All of the data must be printed exactly; please include every line.

........

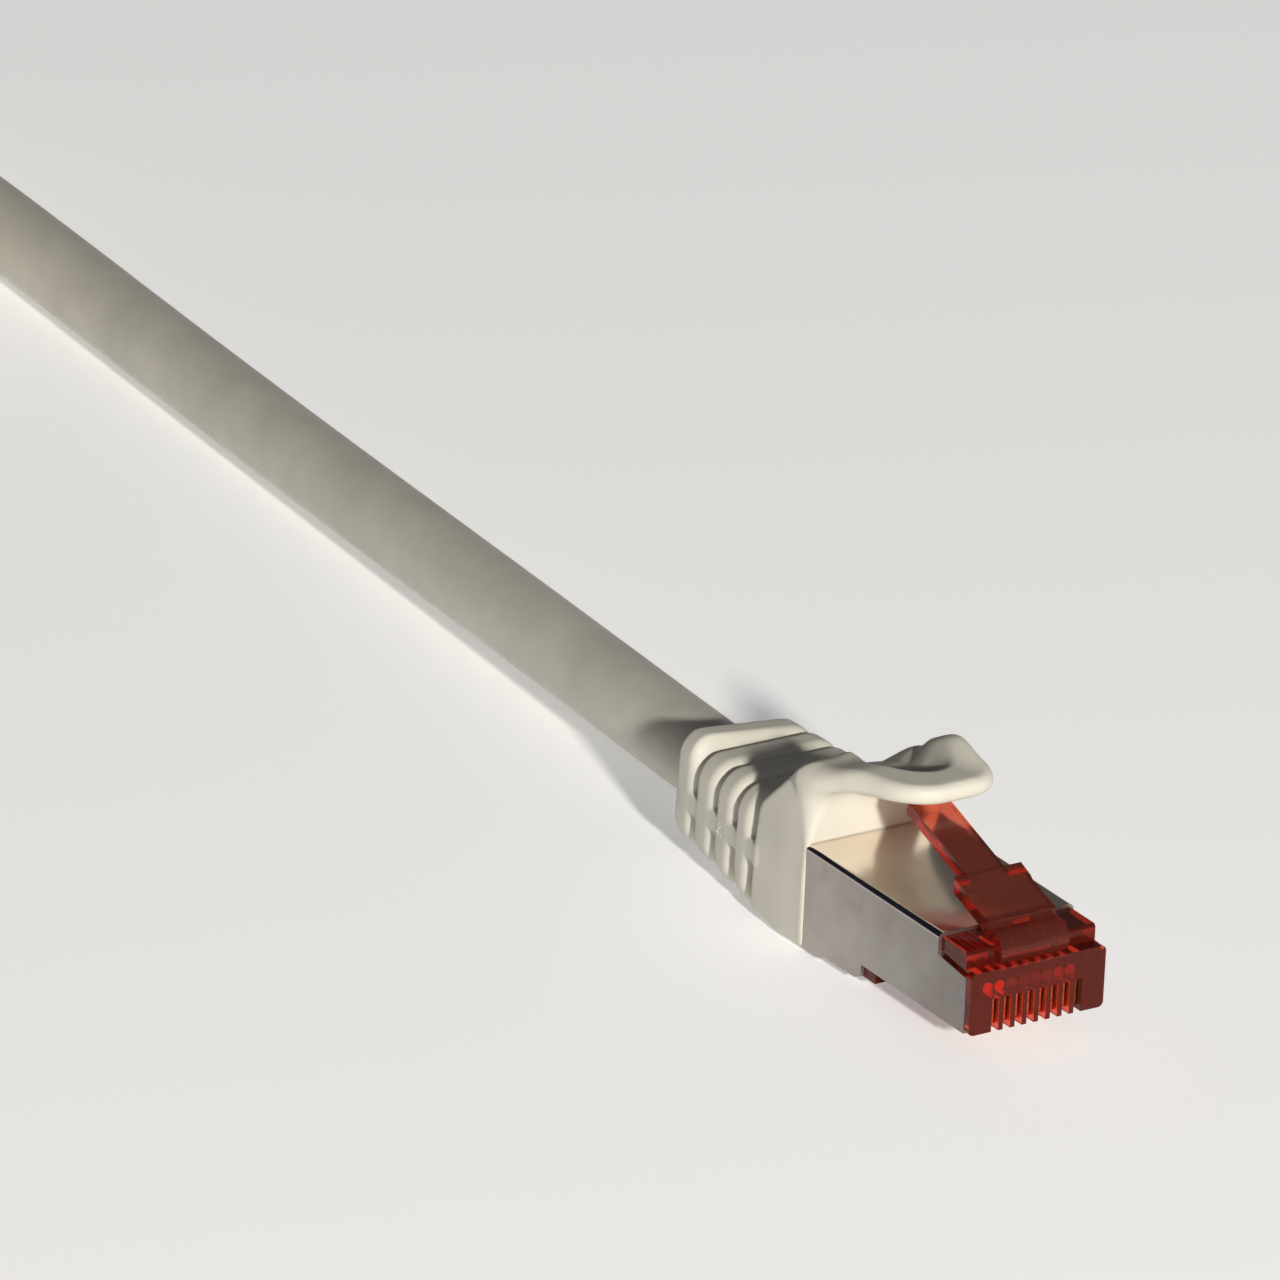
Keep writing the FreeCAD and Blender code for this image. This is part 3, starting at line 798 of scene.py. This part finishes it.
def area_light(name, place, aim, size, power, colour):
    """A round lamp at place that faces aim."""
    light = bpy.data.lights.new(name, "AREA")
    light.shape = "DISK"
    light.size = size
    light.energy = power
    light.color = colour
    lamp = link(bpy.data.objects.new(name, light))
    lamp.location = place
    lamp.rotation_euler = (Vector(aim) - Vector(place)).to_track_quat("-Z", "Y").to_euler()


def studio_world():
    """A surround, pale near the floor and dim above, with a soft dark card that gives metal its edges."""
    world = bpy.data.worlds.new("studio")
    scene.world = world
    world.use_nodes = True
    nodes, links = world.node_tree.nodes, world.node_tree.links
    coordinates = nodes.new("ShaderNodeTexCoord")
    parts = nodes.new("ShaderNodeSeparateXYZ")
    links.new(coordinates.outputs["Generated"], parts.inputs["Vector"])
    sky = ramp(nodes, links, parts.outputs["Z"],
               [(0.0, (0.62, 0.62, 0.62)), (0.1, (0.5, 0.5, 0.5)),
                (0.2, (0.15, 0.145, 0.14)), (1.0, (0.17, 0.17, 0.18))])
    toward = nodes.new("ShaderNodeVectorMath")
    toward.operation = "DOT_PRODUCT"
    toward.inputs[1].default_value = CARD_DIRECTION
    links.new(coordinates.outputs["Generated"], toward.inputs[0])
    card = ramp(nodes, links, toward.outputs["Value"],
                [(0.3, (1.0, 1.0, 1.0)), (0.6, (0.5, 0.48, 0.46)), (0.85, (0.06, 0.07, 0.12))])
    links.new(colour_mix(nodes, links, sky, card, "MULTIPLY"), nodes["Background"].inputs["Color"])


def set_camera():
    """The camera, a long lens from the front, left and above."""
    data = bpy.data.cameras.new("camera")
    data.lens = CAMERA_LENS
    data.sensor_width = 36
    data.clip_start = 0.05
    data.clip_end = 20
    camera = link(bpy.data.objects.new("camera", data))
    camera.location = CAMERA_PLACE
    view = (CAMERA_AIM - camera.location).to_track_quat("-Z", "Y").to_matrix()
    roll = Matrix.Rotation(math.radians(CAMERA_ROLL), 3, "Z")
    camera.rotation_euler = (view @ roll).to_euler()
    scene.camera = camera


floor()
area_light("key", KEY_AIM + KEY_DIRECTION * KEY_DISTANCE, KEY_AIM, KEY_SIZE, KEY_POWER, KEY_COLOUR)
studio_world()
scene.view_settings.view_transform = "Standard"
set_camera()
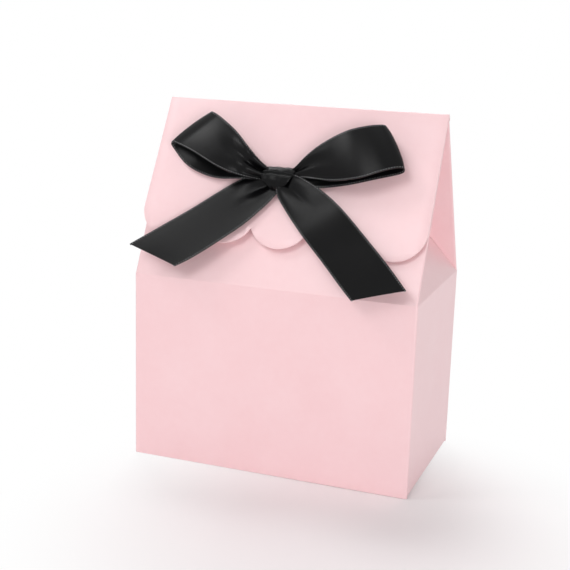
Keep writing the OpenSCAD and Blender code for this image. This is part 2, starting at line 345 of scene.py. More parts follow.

........

Answer in full:
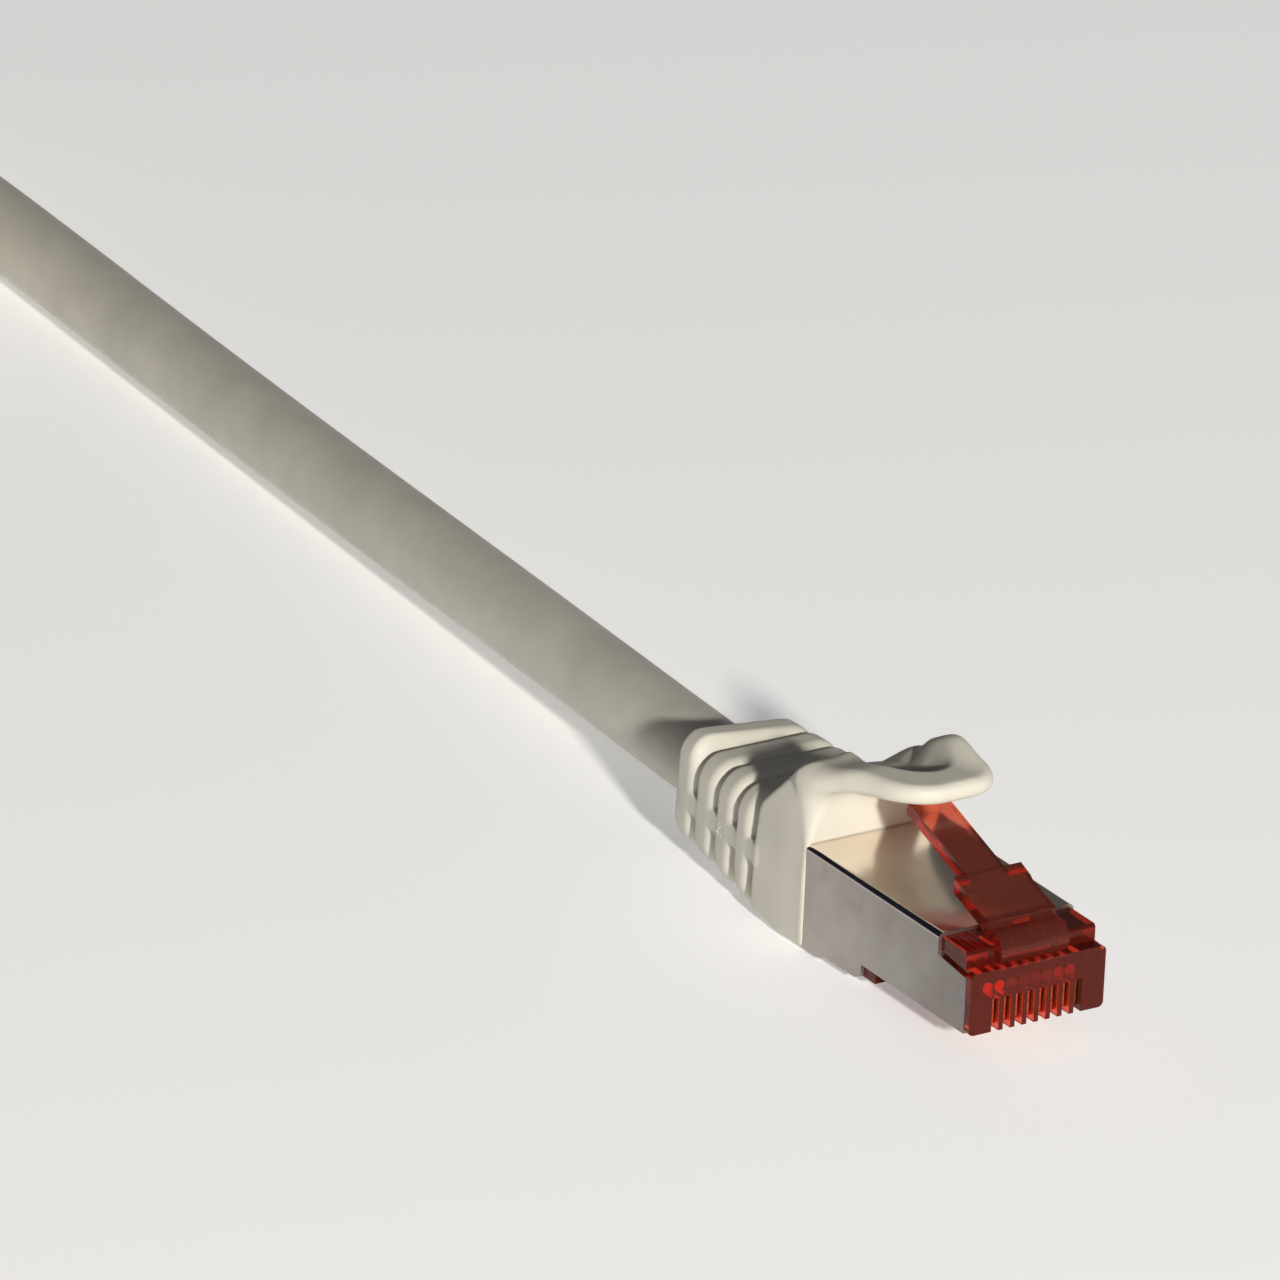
Keep writing the FreeCAD and Blender code for this image. This is part 3, starting at line 798 of scene.py. This part finishes it.
def area_light(name, place, aim, size, power, colour):
    """A round lamp at place that faces aim."""
    light = bpy.data.lights.new(name, "AREA")
    light.shape = "DISK"
    light.size = size
    light.energy = power
    light.color = colour
    lamp = link(bpy.data.objects.new(name, light))
    lamp.location = place
    lamp.rotation_euler = (Vector(aim) - Vector(place)).to_track_quat("-Z", "Y").to_euler()


def studio_world():
    """A surround, pale near the floor and dim above, with a soft dark card that gives metal its edges."""
    world = bpy.data.worlds.new("studio")
    scene.world = world
    world.use_nodes = True
    nodes, links = world.node_tree.nodes, world.node_tree.links
    coordinates = nodes.new("ShaderNodeTexCoord")
    parts = nodes.new("ShaderNodeSeparateXYZ")
    links.new(coordinates.outputs["Generated"], parts.inputs["Vector"])
    sky = ramp(nodes, links, parts.outputs["Z"],
               [(0.0, (0.62, 0.62, 0.62)), (0.1, (0.5, 0.5, 0.5)),
                (0.2, (0.15, 0.145, 0.14)), (1.0, (0.17, 0.17, 0.18))])
    toward = nodes.new("ShaderNodeVectorMath")
    toward.operation = "DOT_PRODUCT"
    toward.inputs[1].default_value = CARD_DIRECTION
    links.new(coordinates.outputs["Generated"], toward.inputs[0])
    card = ramp(nodes, links, toward.outputs["Value"],
                [(0.3, (1.0, 1.0, 1.0)), (0.6, (0.5, 0.48, 0.46)), (0.85, (0.06, 0.07, 0.12))])
    links.new(colour_mix(nodes, links, sky, card, "MULTIPLY"), nodes["Background"].inputs["Color"])


def set_camera():
    """The camera, a long lens from the front, left and above."""
    data = bpy.data.cameras.new("camera")
    data.lens = CAMERA_LENS
    data.sensor_width = 36
    data.clip_start = 0.05
    data.clip_end = 20
    camera = link(bpy.data.objects.new("camera", data))
    camera.location = CAMERA_PLACE
    view = (CAMERA_AIM - camera.location).to_track_quat("-Z", "Y").to_matrix()
    roll = Matrix.Rotation(math.radians(CAMERA_ROLL), 3, "Z")
    camera.rotation_euler = (view @ roll).to_euler()
    scene.camera = camera


floor()
area_light("key", KEY_AIM + KEY_DIRECTION * KEY_DISTANCE, KEY_AIM, KEY_SIZE, KEY_POWER, KEY_COLOUR)
studio_world()
scene.view_settings.view_transform = "Standard"
set_camera()
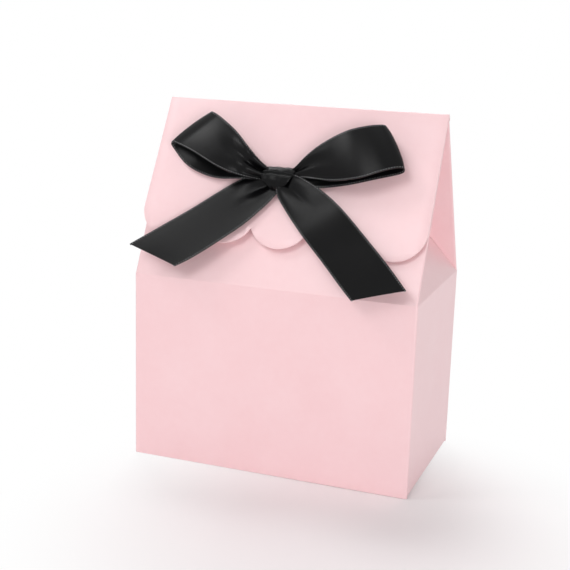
Keep writing the OpenSCAD and Blender code for this image. This is part 2, starting at line 345 of scene.py. More parts follow.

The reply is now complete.